Enantiodromia: A Lesson in Yin and Yang

That’s a bit of a mouthful, isn’t it? This fine, full-bodied word derives from the Greek and means “the tendency of qualities to reverse themselves at the extreme.” The classic example is that of the moon which, as it reaches the extreme of its waxing, begins to wane. Enantiodromia thus denotes the active principle of yin and yang. Unlike a generation ago, any schoolchild on Earth can now inform you that yin represents the female principle and yang the male. But that’s often as far as it goes. I thought we might engage in a little chalk talk about that so well-known and so little-understood symbol associated with yin and yang. Though, since ancient days, Chinese culture had viewed the world in this enantiodromian way, the yin-yang symbol was developed slowly. One might have represented the idea thousands of years ago as simply two circles.

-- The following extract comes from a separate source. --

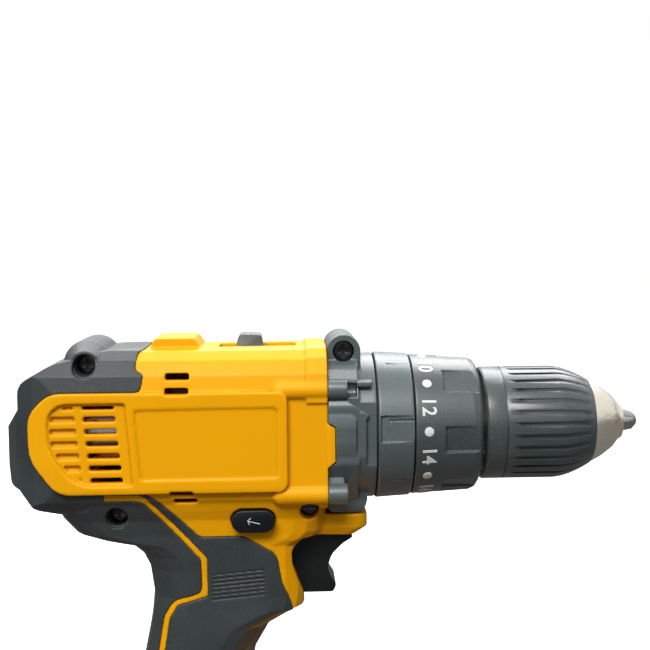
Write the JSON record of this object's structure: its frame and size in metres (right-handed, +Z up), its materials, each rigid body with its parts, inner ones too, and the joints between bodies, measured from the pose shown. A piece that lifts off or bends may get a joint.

At this point all we’ve said is that the world is full of objects, mostly yin or mostly yang. As children we like to see the world this way. But, with the exception of growing up and being Pat Robertson, life is rarely this black and white. In fact, reflection reveals that each and every entity in the landscape embraces attributes both yin and yang. Seeing this, we might more accurately draw the following:

Better, but still not completely satisfactory. For one thing this symbol implies everything is exactly one half yin and one half yang. For another, it doesn’t suggest movement, rather stasis. Enantiodromia implies a change, a qualitative reversal associated with a quantitative increase. For moons we say, “waxing and waning”. For life we say, “youth and age”. Few things move as freely in their environment as fish. And with that in mind, as though depicting the joyful play of a white and black carp representing the chasing of each other like day chasing night, the following symbol was developed.

As mystics and philosophers considered this representation, a logical question arose. From where did this new phase, bordered by extremes, arise? With the previous symbol (of the double fish) it wasn’t difficult to see the seasons’ change. The progression from youth to age was obvious but from where did new life come? Finally, it was thought, it was like the blackest coal concentrated under pressure becomes the brightest diamond. As in the creation of the universe, where matter so condensed reversed itself to create our galaxies, the sages realized that from the belly of each extreme its opposite was born. Thus the fish play no longer blind, complete with “eyes” representing the germinating seed of reversal. At this point we’ve reached our enantiodromiac conclusion. Time now for a little silence.

 

Note: I should mention that the most common use of the word derives from Jung’s study of a tendency to  reverse psychological states. Or, as Joseph Campbell explains it:

If your personal role is too thin, too narrow—if you’ve buried too much of yourself within your shadow—you’re going to dry up. Most of your energies are not available to you. A lot can get gathered there in the depths. And eventually, enantiodromia is going to hit, and that unrecognized, unheeded demon is going to come roaring up into the light.